--- start of DATA FOR THIS TASK ---

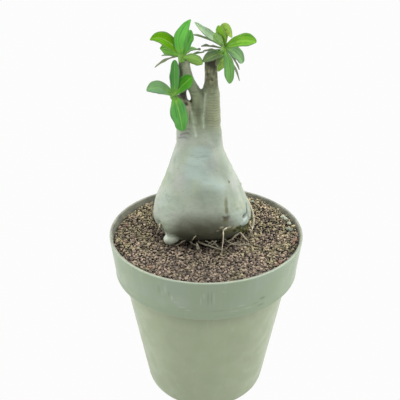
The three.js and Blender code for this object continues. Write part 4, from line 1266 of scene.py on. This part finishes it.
def grain_colour(settings, draw, x, y):
    """A stone colour, painted paler towards the back and the sides as light and darker as shade under the
    trunk's front and at the rim's front, olive towards the back and the sides and pinkish brown in other
    patches.
    """
    # A slope towards the back and the sides, which paints light on the grains and shifts their patches
    # towards olive
    dry = max(x, -LEFT_SIDE_WEIGHT * x) + y
    start, gain = PAINTED_LIGHT_RAMP
    tone = Vector(settings.dark).lerp(Vector(settings.light), draw.random() ** TONE_CURVE)
    tone *= start + gain * dry
    at_rim = y < RIM_SHADE_FRONT and math.hypot(x, y) > RIM_SHADE_RADIUS
    tone *= 1 - RIM_SHADE * at_rim * draw.random()
    shade_x, shade_y = FOOT_SHADE_PLACE
    away = math.hypot(x - shade_x, FOOT_SHADE_SQUASH * (y - shade_y))
    tone *= 1 - FOOT_SHADE * max(1 - away / FOOT_SHADE_REACH, 0)
    patch = PATCH_MIDDLE - PATCH_BACK_SHIFT * dry
    patch += PATCH_SWING * noise.noise(Vector((x, y, PATCH_SHIFT)) * PATCH_SCALE)
    patch += draw.uniform(-PATCH_JITTER, PATCH_JITTER)
    cast = Vector(OLIVE_CAST).lerp(Vector(PINK_CAST), min(max(patch, 0), 1))
    return rgba([part * by for part, by in zip(tone, cast)])


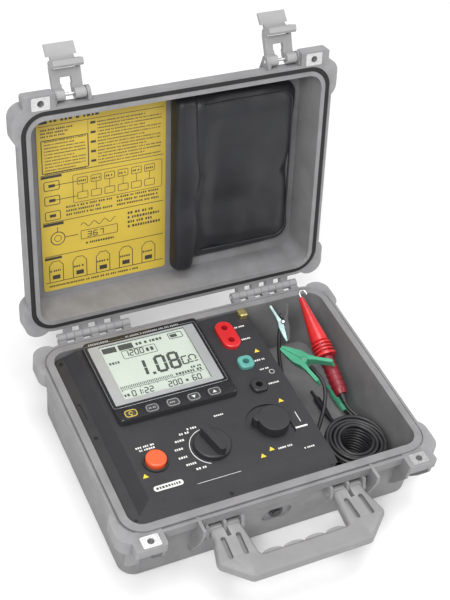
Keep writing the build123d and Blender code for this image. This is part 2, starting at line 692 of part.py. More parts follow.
with BuildPart() as latch_pins:
    for s in SIDES:
        with BuildSketch(Plane.YZ.offset(s * LATCH_X - 22.8)):
            with Locations((LATCH_Y, LATCH_Z)):
                Circle(PIN_R - 0.02)
        extrude(amount=45.6)
save(latch_pins, "latch_pins", OPEN)

# ---------------------------------------------------------------- latches, drawn hooked
LATCHED = OPEN * swung(LATCH_Y, LATCH_Z, LATCH_SWING)
LEVER_R = 2.4
for side, s in (("left", -1), ("right", 1)):
    middle = s * LATCH_X
    with BuildPart() as latch_arm:
        with BuildSketch(Plane.YZ.offset(middle - LATCH_HALF)):
            with Locations((LATCH_Y, LATCH_Z)):
                Circle(6.5)
            Polygon(
                (-157, 113), (-163, 112), (-168, 104), (-169, 76), (-164, 68), (-146.5, 68), (-146.5, 74),
                (-149, 76.5), (-161, 77), (-162, 99), (-158, 101), align=None
            )
        extrude(amount=2 * LATCH_HALF)
        # windows through the arm, between its ribs
        with BuildSketch(Plane.XZ.offset(150)):
            with Locations((middle - 1, 92)):
                RectangleRounded(14, 8, 1.5)
        extrude(amount=30, mode=Mode.SUBTRACT)
        with BuildSketch(Plane.XZ.offset(150)):
            with Locations((middle - 1, 106)):
                RectangleRounded(12, 20, 1)
        extrude(amount=30, mode=Mode.SUBTRACT)
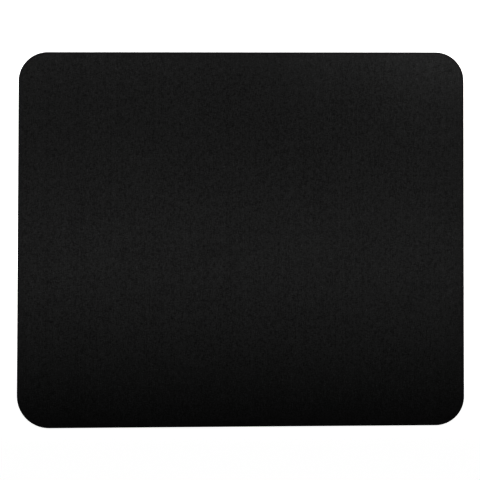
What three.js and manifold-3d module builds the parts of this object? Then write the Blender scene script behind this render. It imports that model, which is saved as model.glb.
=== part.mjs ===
// A cloth-topped mouse pad: woven cloth bonded to a sheet of foam rubber and die-cut to shape.
// Millimetres, +Z up. The origin is the middle of the underside, where the pad rests on the desk.
// +X runs along the longer side, and +Y points to the back edge, away from the user.
import * as THREE from 'three';
import { LoftGeometry } from 'three/addons/geometries/LoftGeometry.js';
import { mergeVertices } from 'three/addons/utils/BufferGeometryUtils.js';
import Module from 'manifold-3d';

// The blank that the die cuts.
const padWidth = 310;
const padDepth = 260;
const cornerRadius = 20;

// The layers, from the desk up.
const baseThickness = 2.5;
const filmThickness = 0.1;
const clothThickness = 0.4;

// The cut edge. The die presses the cloth's rim down into a small round before it shears it, and
// the squeezed foam springs back with its wall drawn in a little at mid height.
const rimRound = 0.25;
const wallDish = 0.15;

// The non-slip tread embossed into the underside: zigzag ribs with flat crowns, set apart by V grooves.
const treadPitch = 8;
const zigLength = 20;
const zigSwing = 5.5;
const grooveWidth = 3;
const grooveDepth = 0.35;

// How far a cutting solid runs past the surface that it cuts.
const cutOverrun = 0.2;

// How finely the curves are faceted.
const cornerSteps = 14;
const wallSteps = 4;
const rimSteps = 4;

// The four corners of the blank, anticlockwise from the back right: their sides of the middle.
const corners = [[1, 1], [-1, 1], [-1, -1], [1, -1]];

// The die line at height z, drawn in by inset: four quarter circles joined by the straight sides.
function dieLine(inset, z) {
  const radius = cornerRadius - inset;
  const points = [];
  corners.forEach(([sideX, sideY], quarter) => {
    const centreX = sideX * (padWidth / 2 - cornerRadius);
    const centreY = sideY * (padDepth / 2 - cornerRadius);
    for (let step = 0; step <= cornerSteps; step++) {
      const angle = (quarter + step / cornerSteps) * Math.PI / 2;
      const x = centreX + radius * Math.cos(angle);
      const y = centreY + radius * Math.sin(angle);
      points.push(new THREE.Vector3(x, y, z));
    }
  });
  return points;
}

// A closed solid through its sections, from the first one to the last.
function loft(sections) {
  return new LoftGeometry(sections, { capStart: true, capEnd: true });
}

// The foam sheet before its tread, with the dished wall as a parabola over its height.
function foamBlank() {
  const sections = [];
  for (let step = 0; step <= wallSteps; step++) {
    const up = step / wallSteps;
    const inset = wallDish * (1 - (2 * up - 1) ** 2);
    sections.push(dieLine(inset, up * baseThickness));
  }
  return loft(sections);
}

// The bonding film fills the joint between foam and cloth out to the cut edge.
function bondingFilm() {
  return loft([dieLine(0, 0), dieLine(0, filmThickness)]);
}

// The cloth, with a straight lower edge and a quarter round along its upper one.
function clothSheet() {
  const sections = [dieLine(0, 0)];
  for (let step = 0; step <= rimSteps; step++) {
    const angle = step / rimSteps * Math.PI / 2;
    const inset = rimRound * (1 - Math.cos(angle));
    sections.push(dieLine(inset, clothThickness - rimRound * (1 - Math.sin(angle))));
  }
  return loft(sections);
}

// One V groove of the tread, as the solid that cuts it. It runs along X past both sides of the pad,
// and swings from side to side about the line y = middle, crossing it at x = 0.
function grooveCutter(middle) {
  const halfZig = zigLength / 2;
  const zigsPerSide = Math.ceil((padWidth / 2 + cutOverrun) / halfZig);
  const openHalf = grooveWidth / 2 * (1 + cutOverrun / grooveDepth);
  const sections = [];
  for (let turn = -zigsPerSide; turn <= zigsPerSide + 1; turn++) {
    const x = (turn - 1 / 2) * halfZig;
    const y = middle + (turn % 2 === 0 ? -1 : 1) * zigSwing / 2;
    sections.push([
      new THREE.Vector3(x, y + openHalf, -cutOverrun),
      new THREE.Vector3(x, y, grooveDepth),
      new THREE.Vector3(x, y - openHalf, -cutOverrun),
    ]);
  }
  return loft(sections);
}

// The lines that the grooves follow, half a pitch off the middle so that the pad is centred on a rib.
function grooveMiddles() {
  const reach = padDepth / 2 + zigSwing / 2 + grooveWidth / 2;
  const perSide = Math.ceil(reach / treadPitch - 1 / 2);
  const middles = [];
  for (let line = -perSide; line < perSide; line++) {
    middles.push((line + 1 / 2) * treadPitch);
  }
  return middles;
}

const wasm = await Module();
wasm.setup();

// A closed geometry as a solid that can be cut, with each of its points held once.
function toSolid(geometry) {
  const points = new THREE.BufferGeometry();
  points.setAttribute('position', geometry.getAttribute('position'));
  points.setIndex(geometry.getIndex());
  const merged = mergeVertices(points);
  return new wasm.Manifold(new wasm.Mesh({
    numProp: 3,
    vertProperties: merged.getAttribute('position').array,
    triVerts: new Uint32Array(merged.getIndex().array),
  }));
}

// A cut solid as a geometry again.
function toGeometry(solid) {
  const mesh = solid.getMesh();
  const geometry = new THREE.BufferGeometry();
  geometry.setAttribute('position', new THREE.BufferAttribute(mesh.vertProperties, mesh.numProp));
  geometry.setIndex(new THREE.BufferAttribute(mesh.triVerts, 1));
  geometry.computeVertexNormals();
  return geometry;
}

// The foam sheet with every groove of the tread cut into its underside.
function treadedBase() {
  const cut = grooveMiddles().reduce(
    (solid, middle) => solid.subtract(toSolid(grooveCutter(middle))),
    toSolid(foamBlank()),
  );
  return toGeometry(cut);
}

// The finish of each layer.
const foamRubber = new THREE.MeshStandardMaterial({ color: 0x2b2b2c, roughness: 0.8, metalness: 0 });
const setAdhesive = new THREE.MeshStandardMaterial({ color: 0x2b2b2d, roughness: 0.45, metalness: 0 });
const wovenCloth = new THREE.MeshStandardMaterial({ color: 0x181818, roughness: 0.95, metalness: 0 });

// A named piece of the laminate, with its lower face at the given height.
function piece(name, geometry, material, height) {
  const mesh = new THREE.Mesh(geometry, material);
  mesh.name = name;
  mesh.position.z = height;
  return mesh;
}

const pad = new THREE.Group();
pad.name = 'mouse_pad';
pad.add(
  piece('rubber_base', treadedBase(), foamRubber, 0),
  piece('adhesive_film', bondingFilm(), setAdhesive, baseThickness),
  piece('cloth_surface', clothSheet(), wovenCloth, baseThickness + filmThickness),
);

export default pad;
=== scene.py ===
"""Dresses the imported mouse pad: woven cloth, bonding film and treaded foam rubber, in a plain studio."""
import math

import bmesh
import bpy
from bpy.props import FloatProperty, FloatVectorProperty, IntProperty, PointerProperty
from bpy.types import Operator, Panel, PropertyGroup
from mathutils import Matrix, Vector


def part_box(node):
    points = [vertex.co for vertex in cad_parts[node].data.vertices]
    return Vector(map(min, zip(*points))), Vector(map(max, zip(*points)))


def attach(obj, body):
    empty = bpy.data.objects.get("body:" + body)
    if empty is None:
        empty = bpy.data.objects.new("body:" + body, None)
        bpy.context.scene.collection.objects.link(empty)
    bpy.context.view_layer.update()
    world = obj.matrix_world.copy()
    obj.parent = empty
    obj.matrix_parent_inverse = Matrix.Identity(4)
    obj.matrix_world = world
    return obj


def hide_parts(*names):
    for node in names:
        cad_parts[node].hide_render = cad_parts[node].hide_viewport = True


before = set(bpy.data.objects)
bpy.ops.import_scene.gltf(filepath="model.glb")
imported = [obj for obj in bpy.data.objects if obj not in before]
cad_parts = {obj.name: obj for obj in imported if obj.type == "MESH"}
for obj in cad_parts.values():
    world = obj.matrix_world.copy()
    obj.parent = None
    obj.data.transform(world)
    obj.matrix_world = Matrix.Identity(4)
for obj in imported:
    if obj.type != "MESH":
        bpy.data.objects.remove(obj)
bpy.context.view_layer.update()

bl_info = {
    "name": "Cloth Mouse Pad",
    "version": (1, 0, 0),
    "blender": (4, 5, 0),
    "location": "View3D > Sidebar > Mouse Pad",
    "description": "Makes a cloth-topped mouse pad from its layers and lights it in a plain studio",
    "category": "Object",
}

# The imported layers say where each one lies. They share one outline, centred on the origin.
FOAM_LOW, FOAM_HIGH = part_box("rubber_base")
FILM_LOW, FILM_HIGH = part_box("adhesive_film")
CLOTH_LOW, CLOTH_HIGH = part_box("cloth_surface")
HALF_WIDTH = CLOTH_HIGH.x
HALF_DEPTH = CLOTH_HIGH.y
FOAM_THICKNESS = FOAM_HIGH.z - FOAM_LOW.z

# Cuts closer than this to a point go through it.
TOUCH = 1e-7

# Points closer than this to each other are one point.
SAME_POINT = 1e-6

# How far a cutting solid runs past what it cuts.
OVERRUN = 0.001

# Edges across which the surface turns by more than this stay sharp.
SHARP_TURN = math.radians(35)

# A line that turns by less than this runs straight on.
STRAIGHT_TURN = math.radians(5)

# The slow waves are this much longer from front to back, and start this far along, in radians.
WAVE_STRETCH = 1.25
WAVE_START = (0.7, -0.4)

# How steeply a corner curls up: the power of the nearness to it.
CURL_POWER = 4

# The attribute that says how near to its cut edge a point of the cloth lies. The cloth's colour reads it
# for painted shade along that edge.
RIM = "rim"

# The soft boxes shine straight down in narrow beams. Each one has its size, the place on the floor
# that it hangs over, its power in watts, and its beam, which is the radius that the light of one
# point of the box reaches on the floor.
SOFT_BOXES = {
    "key": {
        "shape": "RECTANGLE",
        "size": (0.47, 0.01),
        "power": 0.182,
        "beam": 0.1277,
        "over": (0, -0.0144),
    },
    "back": {
        "shape": "RECTANGLE",
        "size": (0.8, 0.19),
        "power": 0.77,
        "beam": 0.1775,
        "over": (0, 0.204),
    },
    "corner": {
        "shape": "DISK",
        "size": (0.129, 0.129),
        "power": 0.285,
        "beam": 0.1706,
        "over": (0.180, 0.244),
    },
}


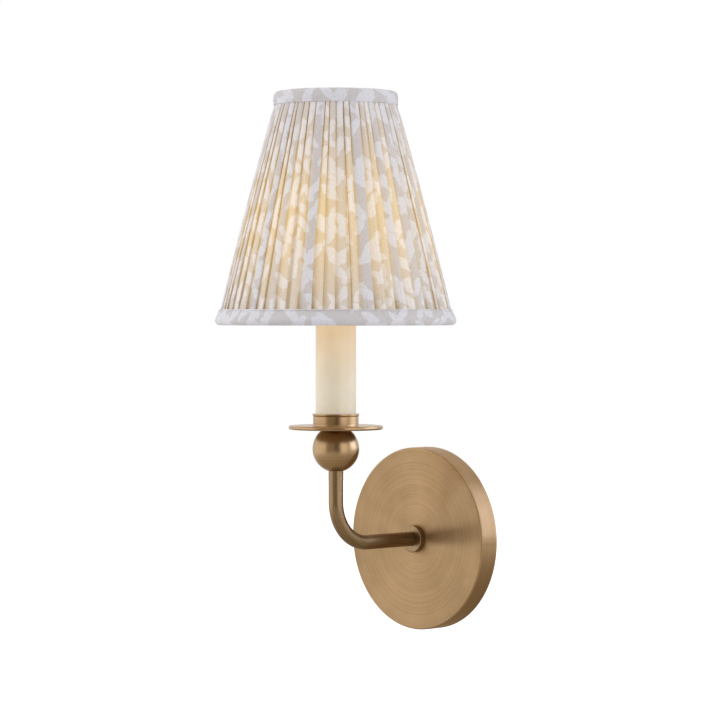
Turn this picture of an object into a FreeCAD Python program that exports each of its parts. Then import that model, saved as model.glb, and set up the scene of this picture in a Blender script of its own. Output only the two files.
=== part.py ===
import FreeCAD, Part
import math
import os
import re
import Sketcher
from FreeCAD import Placement, Rotation, Vector

# Fabric shade wall light: a round brass wall plate, a bent tube arm, a ball, a drip pan and a cup
# that hold a cream candle sleeve with its lampholder and bulb, and a pleated shade clipped on the bulb.
# Millimetres, +Z up. The origin is the centre of the wall plate's open back, which lies on the wall.
# The wall is the plane y = 0 and the light stands out from it along -Y.

doc = FreeCAD.newDocument("fabric_shade_wall_light")
sheet = doc.addObject("Spreadsheet::Sheet", "sizes")

# Driving sizes
SIZES = (
    # wall plate, a spun pan
    ("plate_diameter", "127"),
    ("plate_depth", "15"),
    ("plate_wall", "1.2"),
    ("plate_edge_round", "1.3"),
    # crossbar that screws to the junction box
    ("bar_thickness", "1.6"),
    ("bar_width", "26"),
    ("bar_window_diameter", "16"),
    ("slot_spacing", "79.4"),
    ("slot_length", "14.6"),
    ("slot_width", "5"),
    ("bar_tab_width", "14"),
    ("bar_tab_height", "10"),
    # grub screws through the rim
    ("grub_diameter", "4"),
    ("grub_length", "6"),
    ("grub_height", "6"),
    ("grub_sink", "0.3"),
    ("grub_key", "2"),
    ("thread_clearance", "0.05"),
    # earthing
    ("ground_screw_offset", "20"),
    ("ground_screw_diameter", "3.5"),
    ("ground_head_diameter", "6.6"),
    ("ground_head_height", "2.2"),
    ("lug_thickness", "0.6"),
    ("lug_diameter", "21"),
    # arm tube and what holds it to the plate
    ("arm_reach", "92"),
    ("arm_diameter", "10"),
    ("arm_wall", "1"),
    ("arm_bend_radius", "29"),
    ("arm_tail_depth", "9.2"),
    ("collar_diameter", "19"),
    ("collar_length", "4.6"),
    ("collar_round", "0.6"),
    ("lock_washer_diameter", "17"),
    ("lock_washer_thickness", "0.6"),
    ("nut_flats", "14"),
    ("nut_height", "3"),
    ("bushing_wall", "0.8"),
    ("bushing_length", "5"),
    ("bushing_flange", "0.8"),
    # ball, drip pan and cup
    ("ball_height", "65.1"),
    ("ball_diameter", "31.8"),
    ("ball_top_flat", "13.2"),
    ("ball_bottom_flat", "15"),
    ("ball_socket_depth", "10"),
    ("pan_diameter", "64.2"),
    ("pan_thickness", "2.6"),
    ("pan_round", "1.1"),
    ("cup_rim_diameter", "31.8"),
    ("cup_waist_diameter", "31"),
    ("cup_height", "8"),
    ("cup_floor", "1.6"),
    ("cup_lip_height", "0.9"),
    # hollow stem that clamps them
    ("stem_bore", "7"),
    ("stem_rise", "10"),
    # candle sleeve
    ("sleeve_diameter", "27.5"),
    ("sleeve_wall", "1"),
    ("sleeve_length", "98"),
    ("sleeve_play", "0.3"),
    # lampholder
    ("leg_thickness", "1"),
    ("leg_width", "8"),
    ("leg_offset", "9.9"),
    ("holder_diameter", "19.6"),
    ("holder_height", "34"),
    ("holder_recess", "2"),
    ("shell_wall", "0.4"),
    ("shell_depth", "15"),
    ("contact_diameter", "5"),
    ("contact_height", "1.2"),
    ("contact_clearance", "0.1"),
    ("contact_hole_margin", "1"),
    ("rivet_diameter", "3"),
    ("rivet_head", "4.4"),
    ("rivet_head_height", "0.6"),
    ("terminal_diameter", "3"),
    ("terminal_head", "5"),
    ("terminal_head_height", "1.5"),
    ("terminal_height", "6"),
    # bulb
    ("cap_diameter", "11.9"),
    ("cap_thread_length", "10"),
    ("cap_ridges", "4"),
    ("cap_ridge_height", "0.5"),
    ("cap_skirt_diameter", "17.8"),
    ("cap_skirt_height", "3"),
    ("cap_wall", "0.5"),
    ("cap_gap", "0.2"),
    ("insulator_height", "2.4"),
    ("tip_contact_diameter", "4"),
    ("tip_contact_height", "1.2"),
    ("glass_seat", "1"),
    ("glass_neck_diameter", "16.8"),
    ("glass_neck_height", "2"),
    ("glass_diameter", "32"),
    ("glass_widest_height", "30"),
    ("glass_height", "76"),
    ("glass_wall", "0.8"),
    ("glass_tip_diameter", "5"),
    ("flare_diameter", "9"),
    ("flare_height", "14"),
    ("filament_count", "4"),
    ("filament_diameter", "1.6"),
    ("filament_length", "30"),
    ("filament_circle", "11"),
    # clip that grips the bulb
    ("clip_wire", "1.8"),
    ("clip_gap", "0.35"),
    ("clip_width", "24"),
    ("clip_drop", "58"),
    ("clip_clear_tip", "6"),
    ("clip_bend", "4"),
    ("clip_shoulder", "9"),
    # shade frame
    ("shade_height", "158.4"),
    ("clip_below_top", "44.7"),
    ("ring_wire", "2.6"),
    ("rib_wire", "1.4"),
    ("rib_count", "6"),
    ("rib_bend", "12"),
    # shade cloth
    ("shade_top_diameter", "84.8"),
    ("shade_bottom_diameter", "163.8"),
    ("band_cloth", "0.6"),
    ("top_band_height", "9.3"),
    ("bottom_band_height", "10.8"),
    ("bottom_band_flare", "2.6"),
    ("band_turn_in", "3.4"),
    ("cloth_gap", "0.15"),
    ("pleat_count", "76"),
    ("pleat_cloth", "0.5"),
    ("pleat_depth", "1.1"),
    ("pleat_unevenness", "0.26"),
    ("pleat_tuck", "0.12"),
    ("pleats_inset_top", "0.8"),
    ("pleats_inset_bottom", "1.6"),
    ("pleats_belly", "0.95"),
    ("lining_cloth", "0.4"),
    # leads
    ("lead_diameter", "2.2"),
    ("lead_spread", "1.4"),
    ("lead_turn", "4"),
    ("connector_diameter", "9"),
    ("connector_length", "18"),
    ("connector_offset", "26"),
    ("earth_lead_diameter", "1.8"),
)
for row, (alias, number) in enumerate(SIZES, 1):
    sheet.set(f"A{row}", alias)
    sheet.set(f"B{row}", number)
    sheet.setAlias(f"B{row}", alias)
doc.recompute()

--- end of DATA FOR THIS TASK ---

As listed above, the lines from the line with "const pad = new THREE.Group();" to the line with "before = set(bpy.data.objects)" are to be echoed exactly, with both ends included and nothing added.

const pad = new THREE.Group();
pad.name = 'mouse_pad';
pad.add(
  piece('rubber_base', treadedBase(), foamRubber, 0),
  piece('adhesive_film', bondingFilm(), setAdhesive, baseThickness),
  piece('cloth_surface', clothSheet(), wovenCloth, baseThickness + filmThickness),
);

export default pad;
=== scene.py ===
"""Dresses the imported mouse pad: woven cloth, bonding film and treaded foam rubber, in a plain studio."""
import math

import bmesh
import bpy
from bpy.props import FloatProperty, FloatVectorProperty, IntProperty, PointerProperty
from bpy.types import Operator, Panel, PropertyGroup
from mathutils import Matrix, Vector


def part_box(node):
    points = [vertex.co for vertex in cad_parts[node].data.vertices]
    return Vector(map(min, zip(*points))), Vector(map(max, zip(*points)))


def attach(obj, body):
    empty = bpy.data.objects.get("body:" + body)
    if empty is None:
        empty = bpy.data.objects.new("body:" + body, None)
        bpy.context.scene.collection.objects.link(empty)
    bpy.context.view_layer.update()
    world = obj.matrix_world.copy()
    obj.parent = empty
    obj.matrix_parent_inverse = Matrix.Identity(4)
    obj.matrix_world = world
    return obj


def hide_parts(*names):
    for node in names:
        cad_parts[node].hide_render = cad_parts[node].hide_viewport = True


before = set(bpy.data.objects)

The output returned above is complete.